◆ **What you will do**:
Return, word for word, every line that follows.

======== Information provided ========

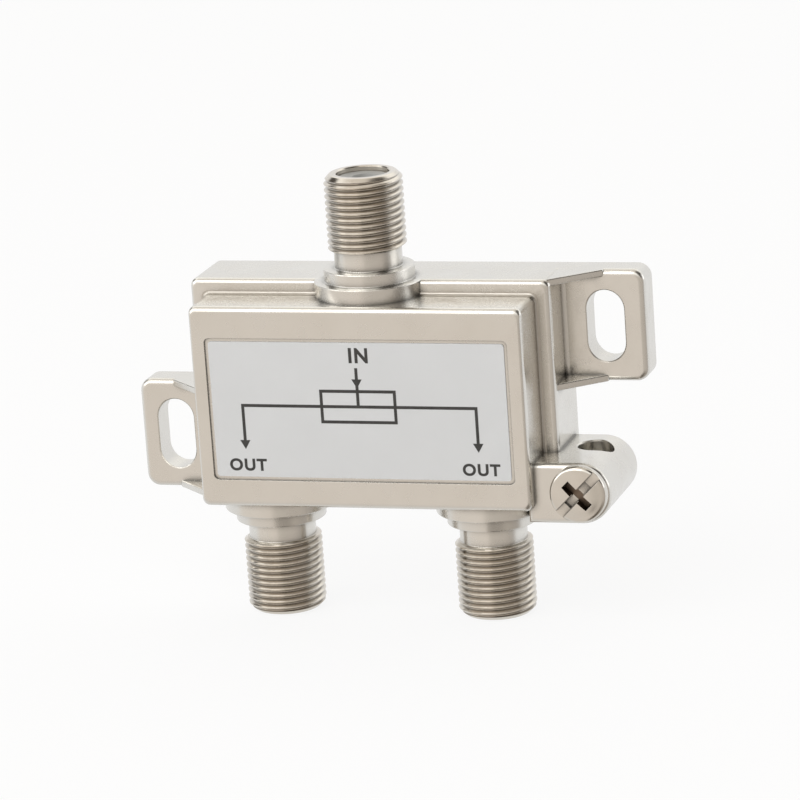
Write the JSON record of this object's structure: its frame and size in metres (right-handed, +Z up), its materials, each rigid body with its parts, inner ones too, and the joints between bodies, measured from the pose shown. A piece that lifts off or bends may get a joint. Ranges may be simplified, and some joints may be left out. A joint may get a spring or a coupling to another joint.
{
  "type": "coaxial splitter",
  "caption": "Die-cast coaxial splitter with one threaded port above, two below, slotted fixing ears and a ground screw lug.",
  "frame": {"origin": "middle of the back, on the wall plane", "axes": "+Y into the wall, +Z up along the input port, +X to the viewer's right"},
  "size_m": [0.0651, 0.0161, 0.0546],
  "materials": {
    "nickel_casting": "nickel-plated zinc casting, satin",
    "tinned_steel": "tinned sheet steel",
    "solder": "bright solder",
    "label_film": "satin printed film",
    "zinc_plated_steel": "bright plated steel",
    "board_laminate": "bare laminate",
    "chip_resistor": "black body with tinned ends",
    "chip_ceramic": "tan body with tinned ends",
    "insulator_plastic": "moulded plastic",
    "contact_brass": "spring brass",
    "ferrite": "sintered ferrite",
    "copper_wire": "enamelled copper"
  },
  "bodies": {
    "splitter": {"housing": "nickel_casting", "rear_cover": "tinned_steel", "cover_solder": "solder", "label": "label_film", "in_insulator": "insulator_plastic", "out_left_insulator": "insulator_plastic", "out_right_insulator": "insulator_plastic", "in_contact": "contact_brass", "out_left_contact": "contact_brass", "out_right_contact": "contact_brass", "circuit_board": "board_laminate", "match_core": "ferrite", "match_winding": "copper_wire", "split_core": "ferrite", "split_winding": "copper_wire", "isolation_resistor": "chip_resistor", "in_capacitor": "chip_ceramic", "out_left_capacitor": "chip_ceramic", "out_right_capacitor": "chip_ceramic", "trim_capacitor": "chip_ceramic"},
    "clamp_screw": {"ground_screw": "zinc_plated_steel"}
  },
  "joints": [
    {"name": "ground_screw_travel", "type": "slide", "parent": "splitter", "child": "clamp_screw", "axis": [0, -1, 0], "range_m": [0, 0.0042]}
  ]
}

========

◆ **Task solution**:
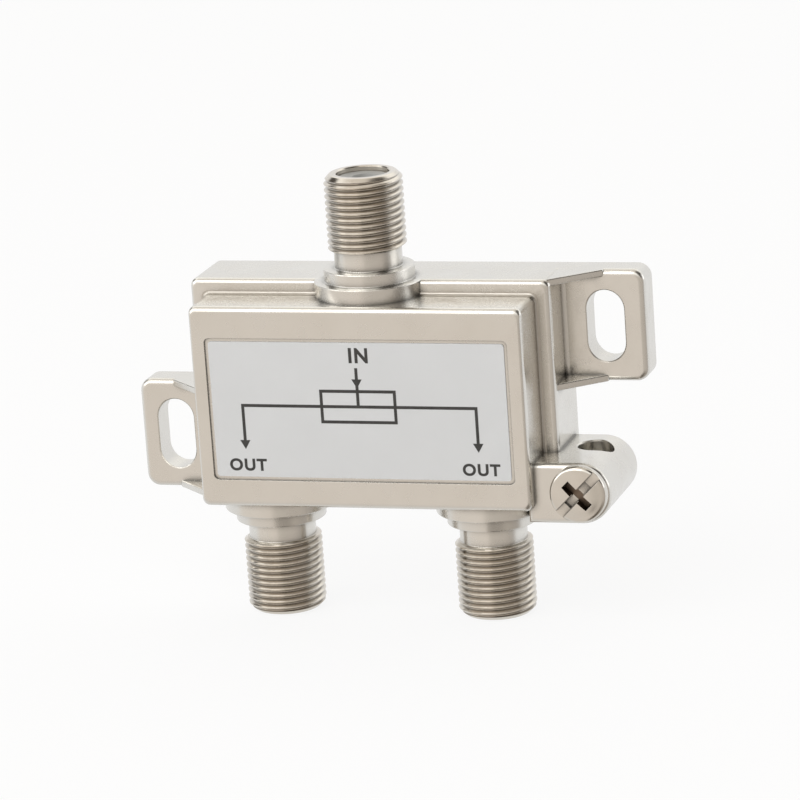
Write the JSON record of this object's structure: its frame and size in metres (right-handed, +Z up), its materials, each rigid body with its parts, inner ones too, and the joints between bodies, measured from the pose shown. A piece that lifts off or bends may get a joint. Ranges may be simplified, and some joints may be left out. A joint may get a spring or a coupling to another joint.
{
  "type": "coaxial splitter",
  "caption": "Die-cast coaxial splitter with one threaded port above, two below, slotted fixing ears and a ground screw lug.",
  "frame": {"origin": "middle of the back, on the wall plane", "axes": "+Y into the wall, +Z up along the input port, +X to the viewer's right"},
  "size_m": [0.0651, 0.0161, 0.0546],
  "materials": {
    "nickel_casting": "nickel-plated zinc casting, satin",
    "tinned_steel": "tinned sheet steel",
    "solder": "bright solder",
    "label_film": "satin printed film",
    "zinc_plated_steel": "bright plated steel",
    "board_laminate": "bare laminate",
    "chip_resistor": "black body with tinned ends",
    "chip_ceramic": "tan body with tinned ends",
    "insulator_plastic": "moulded plastic",
    "contact_brass": "spring brass",
    "ferrite": "sintered ferrite",
    "copper_wire": "enamelled copper"
  },
  "bodies": {
    "splitter": {"housing": "nickel_casting", "rear_cover": "tinned_steel", "cover_solder": "solder", "label": "label_film", "in_insulator": "insulator_plastic", "out_left_insulator": "insulator_plastic", "out_right_insulator": "insulator_plastic", "in_contact": "contact_brass", "out_left_contact": "contact_brass", "out_right_contact": "contact_brass", "circuit_board": "board_laminate", "match_core": "ferrite", "match_winding": "copper_wire", "split_core": "ferrite", "split_winding": "copper_wire", "isolation_resistor": "chip_resistor", "in_capacitor": "chip_ceramic", "out_left_capacitor": "chip_ceramic", "out_right_capacitor": "chip_ceramic", "trim_capacitor": "chip_ceramic"},
    "clamp_screw": {"ground_screw": "zinc_plated_steel"}
  },
  "joints": [
    {"name": "ground_screw_travel", "type": "slide", "parent": "splitter", "child": "clamp_screw", "axis": [0, -1, 0], "range_m": [0, 0.0042]}
  ]
}